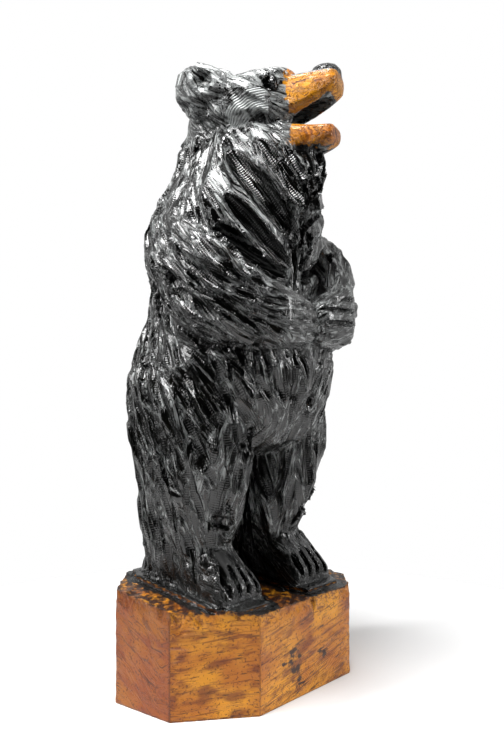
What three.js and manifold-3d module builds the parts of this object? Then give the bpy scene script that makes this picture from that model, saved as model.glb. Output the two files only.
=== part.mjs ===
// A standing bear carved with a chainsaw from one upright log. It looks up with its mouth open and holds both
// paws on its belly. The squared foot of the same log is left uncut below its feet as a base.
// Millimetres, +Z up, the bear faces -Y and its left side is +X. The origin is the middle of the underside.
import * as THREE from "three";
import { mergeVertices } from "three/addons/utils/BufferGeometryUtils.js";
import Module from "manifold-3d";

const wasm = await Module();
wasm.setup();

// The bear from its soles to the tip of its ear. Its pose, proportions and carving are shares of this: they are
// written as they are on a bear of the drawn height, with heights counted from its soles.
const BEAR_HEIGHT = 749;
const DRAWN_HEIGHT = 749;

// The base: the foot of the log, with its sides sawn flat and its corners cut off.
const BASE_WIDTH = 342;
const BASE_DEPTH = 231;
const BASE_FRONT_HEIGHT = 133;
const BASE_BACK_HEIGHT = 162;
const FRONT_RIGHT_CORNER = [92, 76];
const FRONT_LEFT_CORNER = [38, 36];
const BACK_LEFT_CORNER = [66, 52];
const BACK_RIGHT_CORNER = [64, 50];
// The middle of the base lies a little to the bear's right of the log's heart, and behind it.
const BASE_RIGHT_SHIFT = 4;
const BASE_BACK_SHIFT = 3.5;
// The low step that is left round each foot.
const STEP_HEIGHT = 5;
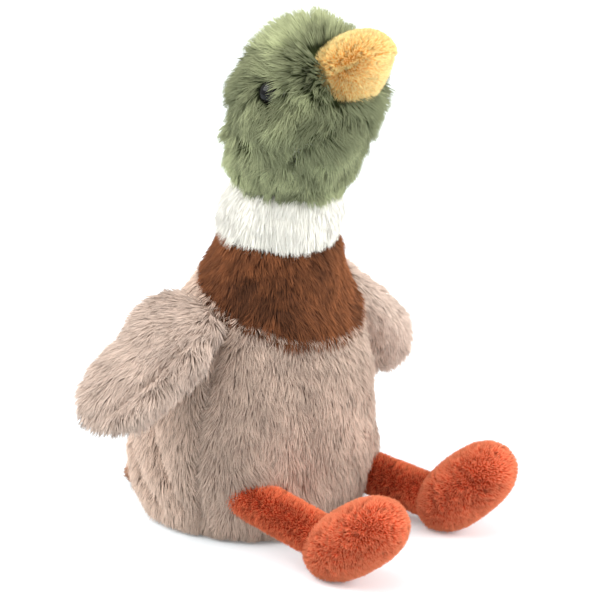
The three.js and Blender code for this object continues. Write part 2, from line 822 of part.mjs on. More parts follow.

§ **AIM OF THE EXERCISE**: Print again each line of the listing above, exactly as it appears.

§ **ANSWER FOR THIS EXERCISE**:
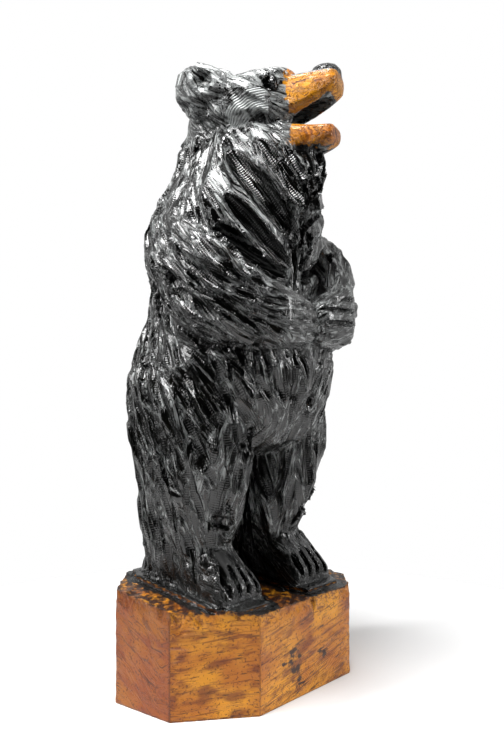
What three.js and manifold-3d module builds the parts of this object? Then give the bpy scene script that makes this picture from that model, saved as model.glb. Output the two files only.
=== part.mjs ===
// A standing bear carved with a chainsaw from one upright log. It looks up with its mouth open and holds both
// paws on its belly. The squared foot of the same log is left uncut below its feet as a base.
// Millimetres, +Z up, the bear faces -Y and its left side is +X. The origin is the middle of the underside.
import * as THREE from "three";
import { mergeVertices } from "three/addons/utils/BufferGeometryUtils.js";
import Module from "manifold-3d";

const wasm = await Module();
wasm.setup();

// The bear from its soles to the tip of its ear. Its pose, proportions and carving are shares of this: they are
// written as they are on a bear of the drawn height, with heights counted from its soles.
const BEAR_HEIGHT = 749;
const DRAWN_HEIGHT = 749;

// The base: the foot of the log, with its sides sawn flat and its corners cut off.
const BASE_WIDTH = 342;
const BASE_DEPTH = 231;
const BASE_FRONT_HEIGHT = 133;
const BASE_BACK_HEIGHT = 162;
const FRONT_RIGHT_CORNER = [92, 76];
const FRONT_LEFT_CORNER = [38, 36];
const BACK_LEFT_CORNER = [66, 52];
const BACK_RIGHT_CORNER = [64, 50];
// The middle of the base lies a little to the bear's right of the log's heart, and behind it.
const BASE_RIGHT_SHIFT = 4;
const BASE_BACK_SHIFT = 3.5;
// The low step that is left round each foot.
const STEP_HEIGHT = 5;
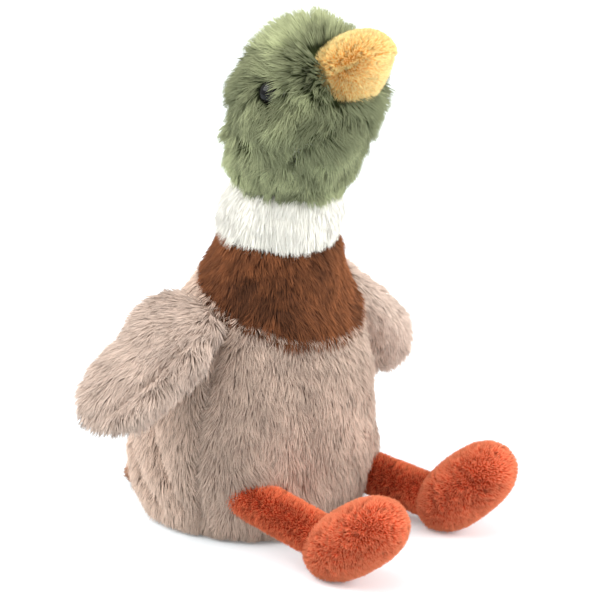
The three.js and Blender code for this object continues. Write part 2, from line 822 of part.mjs on. More parts follow.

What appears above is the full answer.